As for the time required to learn a utility model, Ms. Sommer said “If one has a technical/modeling background, a single regulatory case involving the model, and for which you have access to the inputs/outputs and manual, would give a very good understanding of the model’s capabilities.”

Other industry participants have suggested that a utility’s choice of which model to use can also greatly influence modeling results. The Energy Storage Association (ESA) has advised that utilities use a model that incorporates sub-hourly modeling, to capture the full benefits of storage. Rachel Wilson, principal associate for Synapse Energy Economics, has testified that the Strategist model, for example, “is no longer well-suited for existing conditions in the electric sector,” citing four limitations of the model, in testimony in a Georgia regulatory proceeding.  Dominion now uses the Plexos model, which ESA has advised can model storage capabilities (when the modeling is honest).

ABB plans to discontinue supporting the Strategist model, said Ms.

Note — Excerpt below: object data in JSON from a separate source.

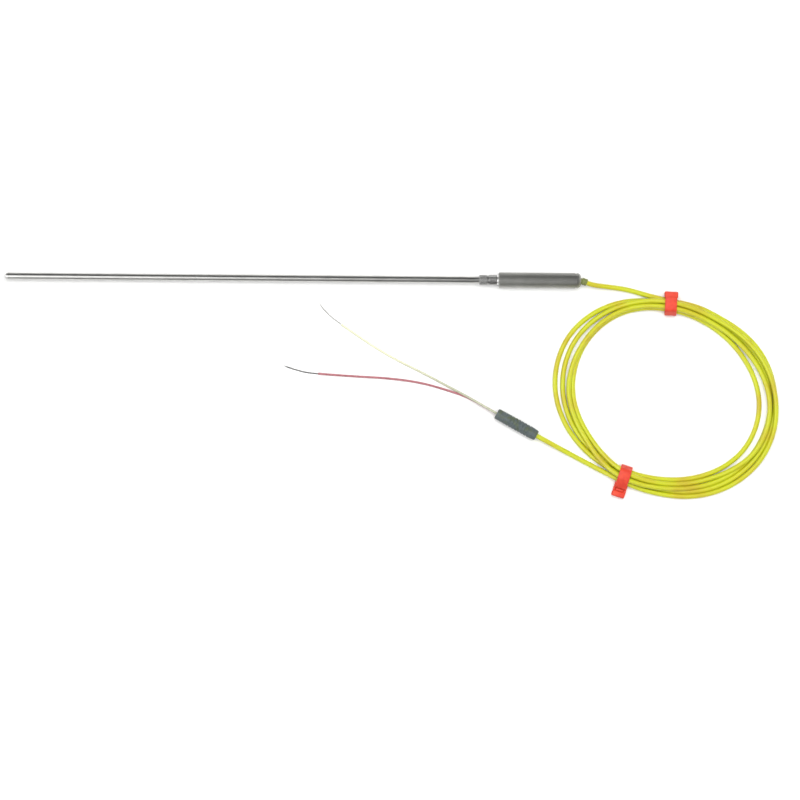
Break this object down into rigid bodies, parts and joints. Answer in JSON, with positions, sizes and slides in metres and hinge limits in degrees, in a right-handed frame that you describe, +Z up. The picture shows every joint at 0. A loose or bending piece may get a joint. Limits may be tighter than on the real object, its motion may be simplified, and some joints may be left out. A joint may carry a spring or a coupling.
{
  "type": "thermocouple",
  "caption": "Mineral-insulated thermocouple: a thin steel sheath, a crimped pot seal, a coiled yellow two-core lead held by ties, and bare tails.",
  "frame": {"origin": "on the sheath's axis at the front face of the crimp ferrule, where the immersed length ends", "axes": "+X along the probe from the tip towards the lead, +Z up from the surface that the thermocouple lies on, +Y across it, away from the coil"},
  "size_m": [0.3992, 0.1161, 0.008],
  "materials": {
    "sheath_steel": "bright drawn stainless steel",
    "weld_steel": "bright welded and ground end",
    "ferrule_steel": "turned stainless steel with crimp marks",
    "pot_steel": "satin drawn stainless steel",
    "junction_metal": "welded bead",
    "wire_positive": "nickel-chromium alloy wire",
    "wire_negative": "nickel-aluminium alloy wire",
    "mineral": "compacted magnesium oxide powder",
    "end_seal": "epoxy",
    "potting": "filled epoxy",
    "splice_metal": "tinned crimp sleeve",
    "splice_insulation": "PTFE sleeving",
    "bush_olive": "dark olive moulded sleeve",
    "jacket_yellow": "satin yellow jacket",
    "core_yellow": "pale yellow insulation",
    "core_red": "red insulation",
    "strands": "seven bare twisted strands",
    "tie_red": "coral red nylon",
    "sleeve_grey": "dark slate grey ribbed rubber"
  },
  "bodies": {
    "root": {"sheath_tube": "sheath_steel", "tip_weld": "weld_steel", "hot_junction_bead": "junction_metal", "thermoelement_positive": "wire_positive", "thermoelement_negative": "wire_negative", "mgo_insulation": "mineral", "sheath_end_seal": "end_seal", "crimp_ferrule": "ferrule_steel", "pot_body": "pot_steel", "cable_bush": "bush_olive", "potting_compound": "potting", "splice_positive": "splice_metal", "splice_negative": "splice_metal", "splice_sleeve_positive": "splice_insulation", "splice_sleeve_negative": "splice_insulation", "pot_core_positive": "core_yellow", "pot_core_negative": "core_red", "pot_conductor_positive": "strands", "pot_conductor_negative": "strands", "lead_entry": "jacket_yellow", "cable_coil": "jacket_yellow", "lead_tail": "jacket_yellow", "coil_tie_upper": "tie_red", "coil_tie_lower": "tie_red", "tail_sleeve": "sleeve_grey", "core_yellow": "core_yellow", "core_red": "core_red", "bare_end_yellow": "strands", "bare_end_red": "strands"}
  },
  "joints": []
}
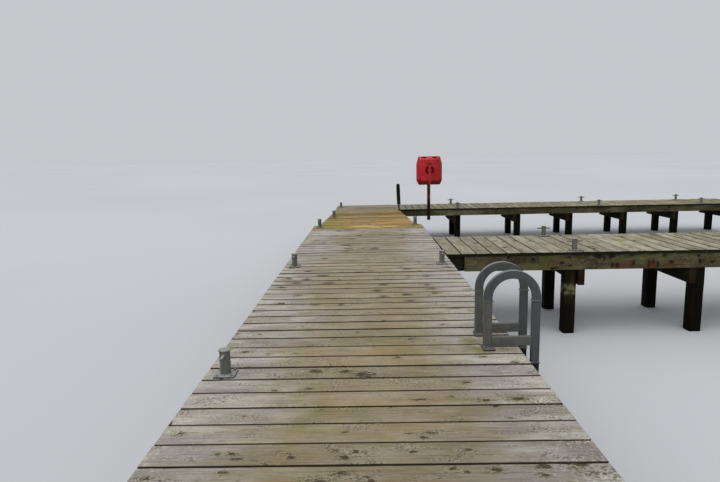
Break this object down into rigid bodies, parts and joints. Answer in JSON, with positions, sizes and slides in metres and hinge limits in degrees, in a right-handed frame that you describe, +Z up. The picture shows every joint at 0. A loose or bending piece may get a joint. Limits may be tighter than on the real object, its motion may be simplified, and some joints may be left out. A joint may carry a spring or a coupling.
{
  "type": "wooden jetty",
  "caption": "Timber lake jetty on square piles: straight walkway, fresh-boarded ramp to a lower deck, two side fingers, hooped ladder, mooring bollards and a lifebuoy housing.",
  "frame": {"origin": "middle of the jetty's box, at the water line where the piles end", "axes": "+X to the right along the fingers, +Y out along the walkway, +Z up"},
  "size_m": [13.77, 17.806, 2.807],
  "materials": {
    "weathered_boards": "weathered softwood, silver grey with warm patches",
    "fresh_boards": "fresh treated softwood, yellow tan with knots",
    "edge_timber": "treated softwood, olive brown with algae and rust marks",
    "under_timber": "treated softwood, dark and damp",
    "wet_piles": "treated softwood, nearly black where wet",
    "post_timber": "red brown stained timber, dark at its foot",
    "galvanised_steel": "dull galvanised steel",
    "ladder_steel": "dull mid grey, galvanised and weathered",
    "red_moulding": "moulded red plastic, sun-faded at its top edge",
    "black_plastic": "matt black plastic",
    "green_plastic": "dark green, dull"
  },
  "bodies": {
    "root": {"far_finger_boards": "weathered_boards", "far_finger_bollards": "galvanised_steel", "far_finger_crossheads": "under_timber", "far_finger_edge_beam_far": "edge_timber", "far_finger_edge_beam_near": "edge_timber", "far_finger_end_beam": "edge_timber", "far_finger_joist": "under_timber", "far_finger_piles": "wet_piles", "fresh_boards": "fresh_boards", "ladder_arches": "ladder_steel", "ladder_crossbars": "ladder_steel", "ladder_feet": "ladder_steel", "ladder_inner_legs": "ladder_steel", "ladder_rungs": "ladder_steel", "ladder_stiles": "ladder_steel", "lifebuoy_housing_back": "red_moulding", "lifebuoy_housing_cover": "red_moulding", "lifebuoy_post": "post_timber", "lifebuoy_post_packer": "edge_timber", "lifebuoy_straps": "galvanised_steel", "lower_bollards": "galvanised_steel", "lower_deck_boards": "weathered_boards", "lower_deck_crossheads": "under_timber", "lower_deck_edge_beams": "edge_timber", "lower_deck_end_beam": "edge_timber", "lower_deck_joists": "under_timber", "lower_deck_piles": "wet_piles", "near_finger_boards": "weathered_boards", "near_finger_bollards": "galvanised_steel", "near_finger_crossheads": "under_timber", "near_finger_edge_beam_far": "edge_timber", "near_finger_edge_beam_near": "edge_timber", "near_finger_end_beam": "edge_timber", "near_finger_joist": "under_timber", "near_finger_piles": "wet_piles", "ramp_crossheads": "under_timber", "ramp_edge_beams": "edge_timber", "ramp_joists": "under_timber", "ramp_piles": "wet_piles", "sleeved_post_band": "green_plastic", "sleeved_post_sleeve": "black_plastic", "sleeved_post_stem": "galvanised_steel", "walkway_boards": "weathered_boards", "walkway_bollards": "galvanised_steel", "walkway_crossheads": "under_timber", "walkway_edge_beams": "edge_timber", "walkway_joists": "under_timber", "walkway_piles": "wet_piles"}
  },
  "joints": []
}
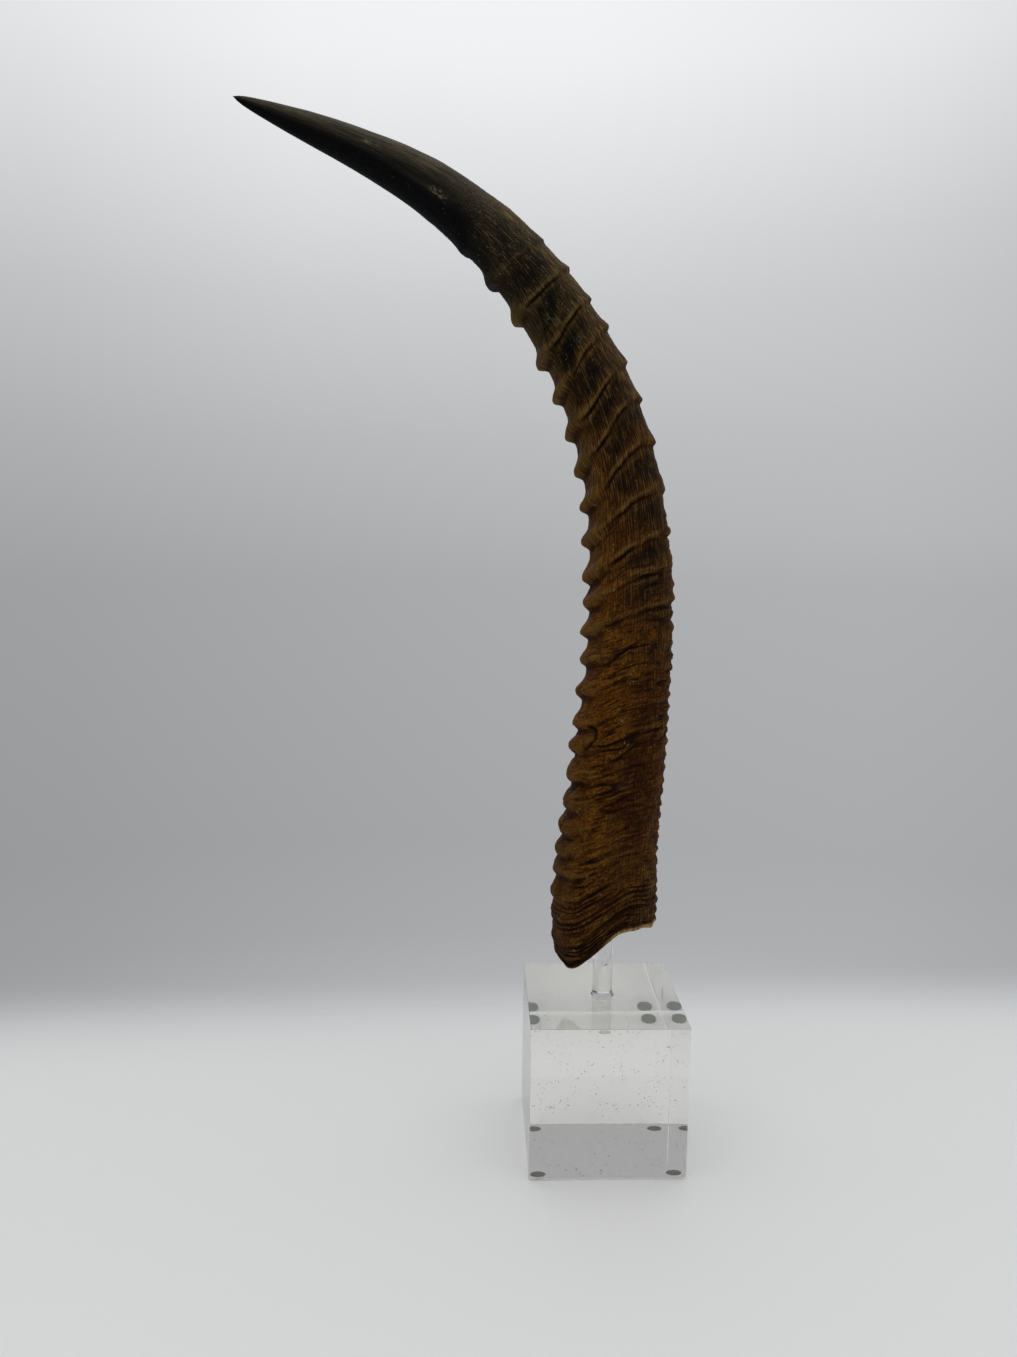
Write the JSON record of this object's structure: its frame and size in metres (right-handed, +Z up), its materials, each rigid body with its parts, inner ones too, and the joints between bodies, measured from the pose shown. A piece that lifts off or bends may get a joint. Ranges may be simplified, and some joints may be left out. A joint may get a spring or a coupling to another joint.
{
  "type": "impala horn on a clear stand",
  "caption": "Ridged impala horn, hollow at its base, hung over a clear acrylic rod that stands in a clear acrylic cube on small dark felt pads.",
  "frame": {"origin": "on the surface that the pads stand on, under the middle of the whole object's box; the block's centre is 69.35 mm along +X from it", "axes": "+Z up; -X is the front of the horn, the side with the large knobs, towards which its tip points; Y runs from side to side"},
  "size_m": [0.2144, 0.0762, 0.5028],
  "materials": {
    "horn": "satin",
    "acrylic": "polished",
    "felt": "matte"
  },
  "bodies": {
    "root": {"horn": "horn", "rod": "acrylic", "block": "acrylic", "pad_front_left": "felt", "pad_front_right": "felt", "pad_back_left": "felt", "pad_back_right": "felt"}
  },
  "joints": []
}
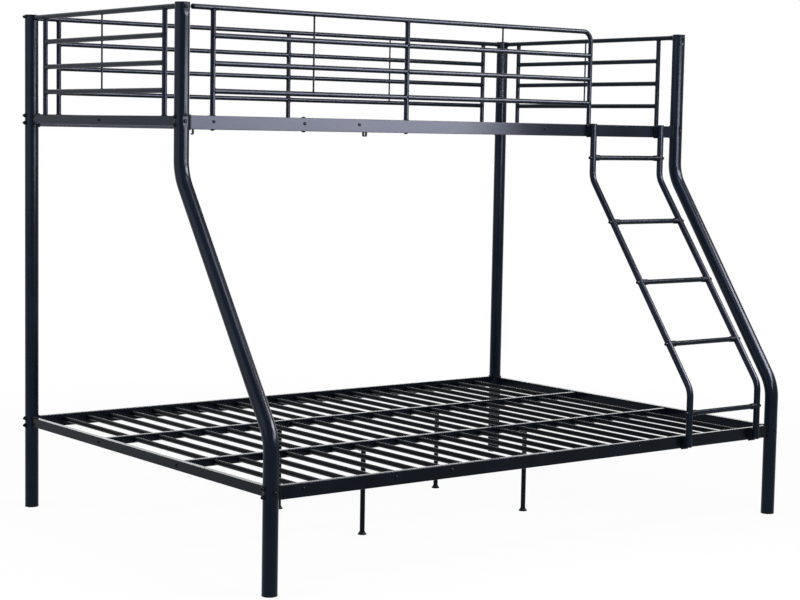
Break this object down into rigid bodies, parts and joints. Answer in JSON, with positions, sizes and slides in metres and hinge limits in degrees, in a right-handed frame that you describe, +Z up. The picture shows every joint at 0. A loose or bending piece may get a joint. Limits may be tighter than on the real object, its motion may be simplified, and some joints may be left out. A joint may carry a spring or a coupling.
{
  "type": "bunk bed",
  "caption": "Metal bunk bed: narrow upper deck over a wide lower deck, tube guards, slatted decks, bent front posts and a bent ladder at the front right.",
  "frame": {"origin": "on the floor, under the middle of the bounding box", "axes": "+X along the bed towards the ladder end, +Y towards the rear (wall) side, +Z up"},
  "size_m": [2.114, 1.5204, 1.646],
  "materials": {
    "post_coat": "satin black powder coat",
    "rail_coat": "satin black powder coat",
    "slat_coat": "satin black powder coat",
    "guard_coat": "satin black powder coat",
    "black_plastic": "matt black",
    "dark_screw": "black finish",
    "bright_steel": "plain steel"
  },
  "bodies": {
    "root": {"rear_left_post": "post_coat", "rear_right_post": "post_coat", "front_left_post": "post_coat", "front_right_post": "post_coat", "post_caps": "black_plastic", "post_feet": "black_plastic", "upper_front_rail": "rail_coat", "upper_rear_rail": "rail_coat", "upper_left_rail": "rail_coat", "upper_right_rail": "rail_coat", "lower_front_rail": "rail_coat", "lower_rear_rail": "rail_coat", "lower_left_rail": "rail_coat", "lower_right_rail": "rail_coat", "upper_bar": "rail_coat", "lower_bars_pair": "rail_coat", "upper_rear_slats": "slat_coat", "upper_front_slats": "slat_coat", "lower_rear_slats": "slat_coat", "lower_middle_slats": "slat_coat", "lower_front_slats": "slat_coat", "brace_inserts": "bright_steel", "middle_legs": "rail_coat", "leg_feet": "black_plastic", "leg_screws": "bright_steel", "front_guard_frame": "guard_coat", "guard_plug": "black_plastic", "front_guard_uprights": "guard_coat", "front_guard_bars": "guard_coat", "front_guard_rods": "guard_coat", "rear_guard_top": "guard_coat", "rear_guard_uprights": "guard_coat", "rear_guard_bars": "guard_coat", "rear_guard_rods": "guard_coat", "left_guard_top": "guard_coat", "left_guard_uprights": "guard_coat", "left_guard_bars": "guard_coat", "left_guard_rod": "guard_coat", "right_guard_top": "guard_coat", "right_guard_uprights": "guard_coat", "right_guard_bars": "guard_coat", "right_guard_rod": "guard_coat", "ladder_left_stile": "guard_coat", "ladder_right_stile": "guard_coat", "stile_plugs": "black_plastic", "ladder_rungs": "guard_coat", "rung_collars": "black_plastic", "rung_bolts": "dark_screw", "ladder_brackets": "dark_screw", "ladder_bolts": "dark_screw", "rail_saddles": "black_plastic", "end_saddles": "black_plastic", "guard_saddles": "black_plastic", "post_bolts": "dark_screw", "guard_bolts": "dark_screw", "post_washers": "black_plastic", "rail_bolts": "dark_screw", "rail_nuts": "dark_screw", "rail_hooks": "dark_screw", "hole_domes": "black_plastic"}
  },
  "joints": []
}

Sommer in her Michigan testimony, meaning that DTE Energy will need to choose a different model. That suggests that Michigan will need to take action to maintain its current window into DTE Energy’s modeling—which now requires a consultant with access to Strategist, as well as reverse engineering. The utility’s upcoming decision about which new model to select prompted Ms. Sommer’s comments on modeling transparency. About two dozen utilities currently use the Strategist model, she estimated.